[ストーリー] 診療時間をとっくに過ぎた午後8時に鳴ったドアベルに若き女医ジェニーは応じなかった。その翌日、診療所近くで身元不明の少女の遺体が見つかる。それは診療所のモニターに収められた少女だった。
少女は誰なのか? 何故死んでしまったのか? ドアベルを押して何を伝えようとしていたのか?あふれかえる疑問の中、ジェニーは亡くなる直前の少女の足取りを探るうちに危険に巻き込まれていく。
彼女の名を知ろうと、必死で少女のかけらを集めるジェニーが見つけ出す意外な死の真相とは──。[プレスより引用]

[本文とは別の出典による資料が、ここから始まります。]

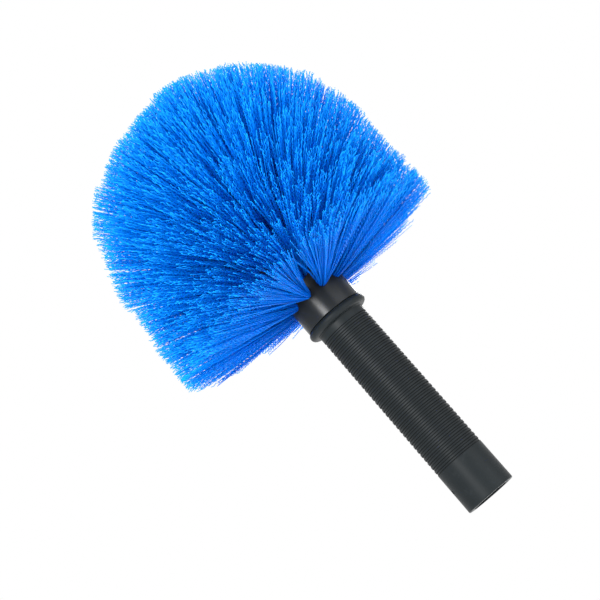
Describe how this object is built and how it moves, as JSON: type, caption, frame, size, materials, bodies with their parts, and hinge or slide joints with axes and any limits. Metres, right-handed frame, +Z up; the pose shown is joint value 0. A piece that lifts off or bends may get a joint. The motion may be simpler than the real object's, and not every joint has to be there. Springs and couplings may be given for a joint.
{
  "type": "cobweb brush head",
  "caption": "Domed cobweb brush head: crimped blue bristles stapled into a black drilled block, on a dark ringed grip with a socket for a pole",
  "frame": {"origin": "centre of the socket mouth", "axes": "+Z runs up the grip to the crown of the brush, and the screw hole is on the -X side"},
  "size_m": [0.1838, 0.184, 0.305],
  "materials": {
    "grip": "moulded charcoal plastic, semi-matte",
    "block": "moulded black plastic with a soft sheen",
    "staples": "flat steel wire",
    "bristles": "crimped translucent blue filament"
  },
  "bodies": {
    "root": {"grip": "grip", "block": "block", "staples": "staples", "tuft_ring_1": "bristles", "tuft_ring_2": "bristles", "tuft_ring_3": "bristles", "tuft_ring_4": "bristles", "tuft_ring_5": "bristles", "tuft_ring_6": "bristles", "tuft_ring_7": "bristles", "tuft_ring_crown": "bristles", "tuft_crown": "bristles"}
  },
  "joints": []
}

[短い感想] ダルデンヌ兄弟の新作『午後8時の訪問者』は、彼らの原点ともいえる『イゴールの約束』(96)を思い出させる。
『イゴールの約束』の主人公である15歳の少年イゴールは、自動車修理工場で働くかたわらで、父親の仕事を手伝っている。その仕事とは違法外国人労働者の斡旋業だ。ところがある日、アフリカ人労働者が工事現場から転落する。父親は重傷の労働者を病院に連れていこうとはせず、父子は彼を見殺しにしてしまう。 しかし、イゴールは彼が息を引きとる間際にある約束をし、その約束が少年に、自分と世界の関係の見直しを迫ることになる。
イゴールの父親はなんでも忘れようとする人間で、息子もそれを真似てきたが、この約束をきっかけに彼は罪悪感を獲得し、変容を遂げていく。『午後8時の訪問者』の主人公ジェニーは、ドアベルに応じなかったことを誰かに責められるわけではないが、罪悪感にとらわれ、行動するなかで、真実にたどり着くだけではなく、医師として、あるいは人間として変容を遂げていく。